The film has music composed by Dhibu Ninan Thomas. The first single titled "Beer Song" was released on 10 February 2023 to become an instant hit for its orchestration, lyrics and choreography. The second single titled "Dillubaru Aaja" sung by Silambarasan and Shweta Mohan was released on 18 February 2025. The third single titled "Aaruyire" was released on 3 October 2025.

Track listing
| No. | Title | Lyrics | Singer(s) | Length |
|---|---|---|---|---|
| 1. | "Aaruyire" | Mohan Rajan | Ravi G | 02:08 |
| 2. | "Dillubaru Aaja" | Rokesh & GKB | Silambarasan & Shweta Mohan | 04:38 |
| 3. | "King Diesel" | Mohan Rajan & Amogh Balaji | Arivu & Amogh Balaji | 03:02 |
| 4. | "Beer Song" | Rokesh | Gana Guna | 03:16 |
| 5. | "Aaruyire" (reprise) | Mohan Rajan | Harish Kalyan | 02:08 |
| Total length: |  |  |  | 15:12 |

== Release ==
=== Theatrical ===
Diesel was theatrically released on 17 October 2025, coinciding with Diwali, clashing with Bison Kaalamaadan and Dude. Apart from the original Tamil version, dubbed versions in Telugu and Hindi were planned.

=== Home media ===
The film began streaming on Amazon Prime Video and SimplySouth from 21 November 2025.

== Reception ==

=== Critical response ===
Abhinav Subramanian of The Times of India gave 2.5/5 stars and wrote "Except nothing ever catches fire. The film plods through its conflicts with a flatness that simply goes through the motions. [...] Harish Kalyan has the looks and the chops that help with screen presence. He's lively and really carries the movie. Vinay Rai plays a steely antagonist, and Karunas lends good support." Akshay Kumar of Cinema Express gave 2.5/5 stars and wrote "Diesel is a movie that requires caution regarding its expectations, and it succeeds in parts. The genuine efforts to showcase the struggles in fishermen's livelihood and their living are also worth plaudits. But the poor writing choices create a disconnect between commercial appeal and the story's needs." Janani K of India Today gave 1.5/5 stars and wrote "'Diesel' squanders a potentially explosive premise about fishing communities and crude oil theft by drowning it in borrowed ideas, shoddy execution, and technical incompetence."

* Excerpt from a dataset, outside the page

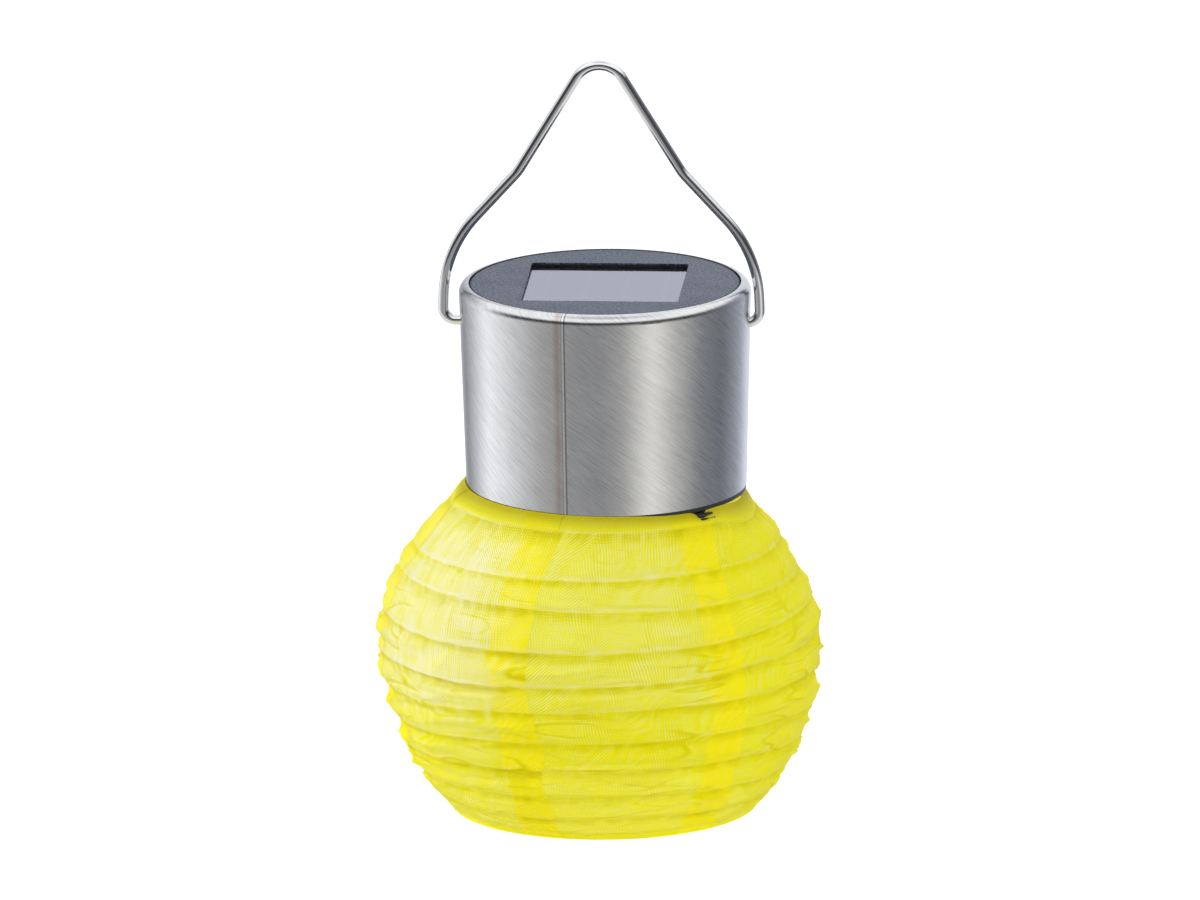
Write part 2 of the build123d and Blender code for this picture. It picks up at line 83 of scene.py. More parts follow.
# Each line that the cloth runs over, from the top edge down: radius, height, how far it sits to
# the left, and how far its left side and its front hang above its middle, in millimetres
SHADE_LINES = [
    (31.28, 73.55, 0.1, 0.5, 0.0),
    (33.5, 70.6, 0.6, 0.3, 0.0),
    (40.6, 61.0, 2.2, -0.3, 0.3),
    (44.2, 55.1, 2.1, 1.0, 0.0),
    (47.6, 47.4, 2.4, -0.6, -1.2),
    (48.9, 38.9, 2.0, -1.7, 0.0),
    (48.4, 31.0, 1.4, -1.6, 2.0),
    (46.6, 23.0, 0.8, -1.4, 2.5),
    (44.2, 16.0, 0.9, -0.8, 2.4),
    (41.4, 10.0, 1.0, -0.4, 1.7),
    (37.9, 4.5, 1.1, -0.2, 1.2),
    (34.3, 0.9, 1.0, 0.0, 0.0),
    (33.95, 0.1, 1.0, 0.0, 0.0),
]
# How far the neck hangs down on the right, and the notch in its edge that shows a clip:
# azimuth and half width in degrees, depth in millimetres
NECK_SAG = 2.8
CLIP_NOTCH = (45.5, 3.2, 1.0)
# How far and how wide the cloth stands out over a clip, in millimetres and degrees, and how many
# lines down that goes
CLIP_PUSH = 0.95
CLIP_PUSH_WIDTH = 6.5
CLIP_PUSH_DOWN = 1.7
# How deep the slack tucks in under each line, and how far the cloth bellies out below that
SHADE_TUCK = [0.0, 0.2, 0.3, 0.4, 0.6, 0.7, 0.7, 0.6, 0.5, 0.4, 0.2, 0.0]
SHADE_BELLY = [0.3, 0.2, 0.2, 0.3, 0.3, 0.4, 0.5, 0.5, 0.5, 0.4, 0.3, 0.0]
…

Anusha Sundar of OTTPlay gave 1.5/5 stars and wrote "Diesel unfortunately becomes a disappointing watch. With too many elements, and deviations in form of unwanted romance and comedy, the focus for Diesel is lost in translation." Bhuvanesh Chandar of The Hindu wrote "Diesel is a forgettable outing for Harish Kalyan, but you can't help but appreciate the actor for the effort he puts in this all-new space. [...] However, this engine needed more ignition and less imitation of a formula, and perhaps a convincing re-draft and some trust in the audience could have made Harish's efforts worthwhile." Prathyush Parasuraman of The Hollywood Reporter India wrote, "What really troubled me was despite the apparent years swallowed by this film's production, it has this fractured texture, where action and reaction feel divorced, as though they do not belong to the same motion. As though the lips and words do not belong to the same dialogue".

=== Box office ===
In India, Diesel was released alongside Dude and Bison Kaalamaadan. It opened to ₹40 lakh domestically, the lowest among the releases.